Given information:

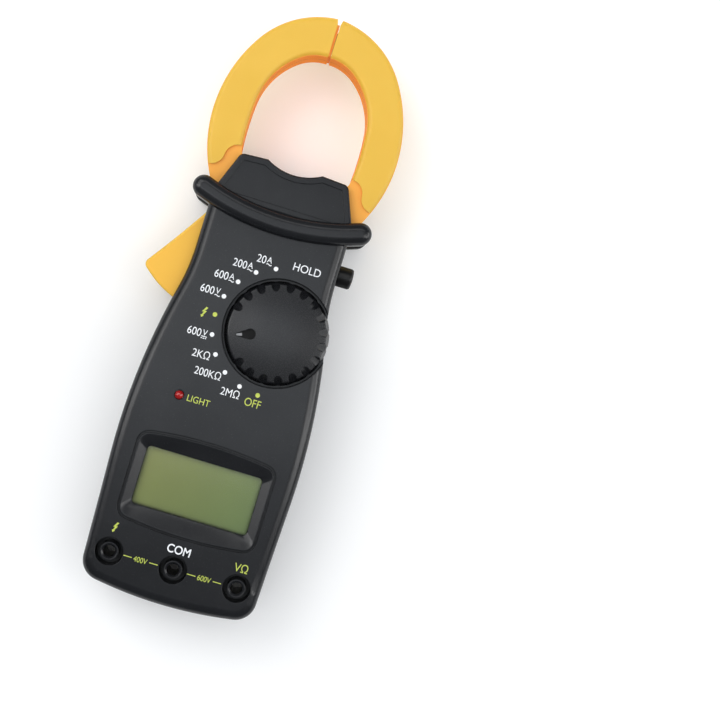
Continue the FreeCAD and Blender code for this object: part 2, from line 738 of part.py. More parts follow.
def controller_chip():
    chip = box(-21, -11, -27.5, -17.5, 18.9, 20.2)
    legs = []
    for k in range(8):
        y = -26.7 + 1.2 * k
        legs.append(box(-22.0, -10.0, y - 0.25, y + 0.25, 20.0, BOARD_LOW))
    return joined([chip] + legs)


def input_resistors():
    parts = []
    for side in (-1, 1):
        body = Part.makeCylinder(1.2, 8.0, vec(side * 11.15 - 4.0, -89.6, 18.9), vec(1, 0, 0))
        lead = Part.makeCylinder(0.3, 10.0, vec(side * 11.15 - 5.0, -89.6, 18.9), vec(1, 0, 0))
        feet = [rod(side * 11.15 + e * 4.8, -89.6, 18.9, BOARD_LOW, 0.3) for e in (-1, 1)]
        parts.append(joined([body, lead] + feet))
    return Part.makeCompound(parts)


def trim_resistors():
    parts = []
    for y in (-28.0, -22.0):
        block = box(-20.0, -16.0, y - 2.0, y + 2.0, BOARD_HIGH, 24.0)
        dial = rod(-18.0, y, 24.0, 24.6, 1.4)
        parts.append(joined([block, dial]).cut(box(-19.0, -17.0, y - 0.2, y + 0.2, 24.3, 25.0)))
    return Part.makeCompound(parts)


def buzzer():
    body = rod(14.0, -14.5, 13.0, BOARD_LOW, 6.0)
    return body.cut(rod(14.0, -14.5, 12.0, 14.5, 1.0))


def battery():
    half, length, height = BATTERY
    block = box(-half, half, BATTERY_Y, BATTERY_Y + length, BATTERY_Z, BATTERY_Z + height)
    along = [e for e in block.Edges if e.BoundBox.YLength > length - 0.1]
    block = block.makeFillet(2.0, along)
    posts = []
    for x, r in ((-6.4, 2.9), (6.4, 3.6)):
        posts.append(Part.makeCylinder(r, 1.6, vec(x, BATTERY_Y + length, BATTERY_Z + 8.75), vec(0, 1, 0)))
    return joined([block] + posts)


def battery_snap():
    y0 = BATTERY_Y + BATTERY[1] + 0.1
    z = BATTERY_Z + 8.75
    snap = rounded_box(-12.2, 12.2, y0, y0 + 4.6, 4.0, 18.0, 0.8)
    for x, r in ((-6.4, 2.95), (6.4, 3.65)):
        snap = snap.cut(Part.makeCylinder(r, 1.7, vec(x, y0 - 0.1, z), vec(0, 1, 0)))
    return snap


def battery_wires():
    wires = []
    y = BATTERY_Y + BATTERY[1] + 2.4
    for x in (-4.0, 4.0):
        wires.append(rod(x, y, 18.0, BOARD_LOW, 0.6))
    return Part.makeCompound(wires)


def hold_switch():
    body = box(13.2, 18.0, 15.6, 20.4, BOARD_HIGH, 25.0)
    return body.cut(box(16.4, 19.0, 17.8, 19.6, 22.7, 24.3))


def hold_plunger():
    return box(17.7, 19.2, 17.85, 19.55, 22.75, 24.25)


def hold_button():
    """Round barrel that slides in the side wall, with a domed end."""
    dome = Part.makeSphere(14.0, vec(HOLD_X - 14.0, HOLD_Y, HOLD_Z))
    cap = across(22.2, HOLD_X, HOLD_Y, HOLD_Z, HOLD_R).common(dome)
    rim = [e for e in cap.Edges if e.BoundBox.XLength < 0.01 and e.BoundBox.XMin > 25]
    cap = cap.makeFillet(0.9, rim)
    flange = across(20.8, 22.2, HOLD_Y, HOLD_Z, HOLD_R + 0.6)
    flange = flange.cut(box(20, 23, HOLD_Y + 3.2, 30, 15, 30))
    stem = box(19.2, 20.8, 17.4, 20.0, 22.4, 24.6)
    return joined([cap, flange, stem])


# ---------------------------------------------------------------- export

PIECES = {
    "front_case": front_case,
    "rear_case": rear_case,
    "case_screws": case_screws,
    "board_screws": board_screws,
    "battery_cover": battery_cover,
    "battery_cover_screw": cover_screw,
    "right_jaw_front_shell": lambda: jaw_half(True),
    "right_jaw_rear_shell": right_jaw_rear_shell,
    "left_jaw_front_shell": left_jaw_front_shell,
    "left_jaw_rear_shell": left_jaw_rear_shell,
    "right_jaw_core": lambda: core_block(0.0),
    "left_jaw_core": lambda: mirrored(core_block(0.0)),
    "right_jaw_coil": coil,
    "left_jaw_coil": lambda: mirrored(coil()),
    "jaw_pivot_pins": pivot_pins,
    "jaw_return_spring": return_spring,
    "trigger_lever": trigger_lever,
    "range_knob": range_knob,
    "switch_rotor": switch_rotor,
    "rotor_contacts": rotor_contacts,
    "rotor_retaining_ring": retaining_ring,
    "detent_balls": detent_balls,
    "detent_springs": detent_springs,
    "range_contact_pads": range_pads,
    "main_board": main_board,
    "left_jack_sleeve": lambda: jack_sleeve(JACK_X[0]),
    "common_jack_sleeve": lambda: jack_sleeve(JACK_X[1]),
    "right_jack_sleeve": lambda: jack_sleeve(JACK_X[2]),
    "lcd_window": lcd_window,
    "lcd_panel": lcd_panel,
    "lcd_frame": lcd_frame,
    "zebra_strips": zebra_strips,
    "indicator_lamp": indicator_lamp,
    "controller_chip": controller_chip,
    "input_resistors": input_resistors,
    "trim_resistors": trim_resistors,
    "buzzer": buzzer,
    "battery": battery,
    "battery_snap": battery_snap,
    "battery_wires": battery_wires,
    "hold_switch": hold_switch,
    "hold_plunger": hold_plunger,
    "hold_button": hold_button,
}

for name, make in PIECES.items():
    make().exportStep("parts/" + name + ".step")
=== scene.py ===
import json
import math
import bpy
import bmesh
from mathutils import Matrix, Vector


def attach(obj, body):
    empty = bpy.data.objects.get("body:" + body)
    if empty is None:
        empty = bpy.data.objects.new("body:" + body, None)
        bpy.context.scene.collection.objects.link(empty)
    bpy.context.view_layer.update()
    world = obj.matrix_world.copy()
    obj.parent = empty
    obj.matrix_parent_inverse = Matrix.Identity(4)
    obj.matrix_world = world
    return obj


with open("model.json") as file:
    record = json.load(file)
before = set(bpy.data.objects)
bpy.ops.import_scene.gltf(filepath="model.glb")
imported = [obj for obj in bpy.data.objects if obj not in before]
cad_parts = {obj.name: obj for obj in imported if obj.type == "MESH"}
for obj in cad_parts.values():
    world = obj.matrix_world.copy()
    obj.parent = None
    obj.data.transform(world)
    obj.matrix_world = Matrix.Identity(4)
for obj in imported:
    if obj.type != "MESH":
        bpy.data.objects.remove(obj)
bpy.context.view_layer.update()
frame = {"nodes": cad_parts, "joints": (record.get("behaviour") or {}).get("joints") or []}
nodes = frame["nodes"]
joints = {joint["name"]: joint for joint in frame["joints"]}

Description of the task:
From the opening line of the data above through the line that contains "return joined([chip] + legs)", please print each line as it stands and only those lines.

Completed task:
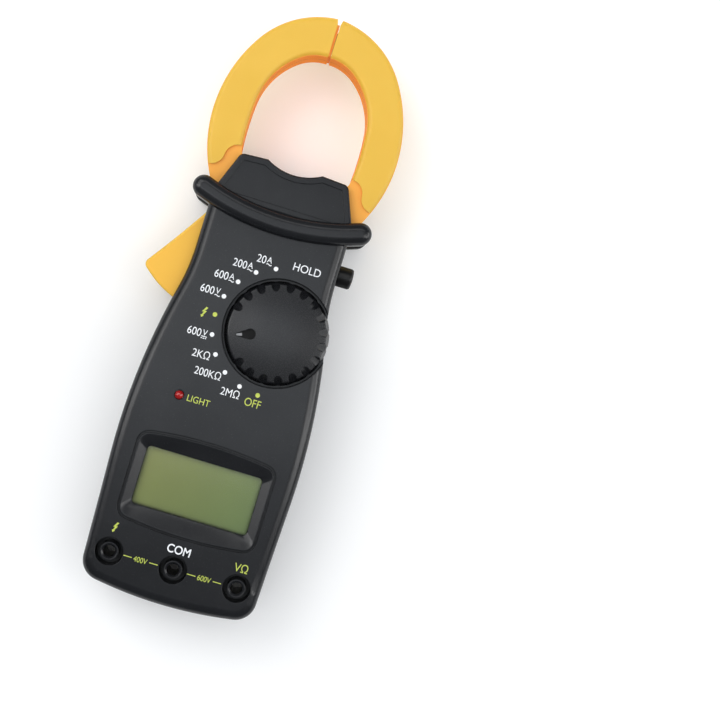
Continue the FreeCAD and Blender code for this object: part 2, from line 738 of part.py. More parts follow.
def controller_chip():
    chip = box(-21, -11, -27.5, -17.5, 18.9, 20.2)
    legs = []
    for k in range(8):
        y = -26.7 + 1.2 * k
        legs.append(box(-22.0, -10.0, y - 0.25, y + 0.25, 20.0, BOARD_LOW))
    return joined([chip] + legs)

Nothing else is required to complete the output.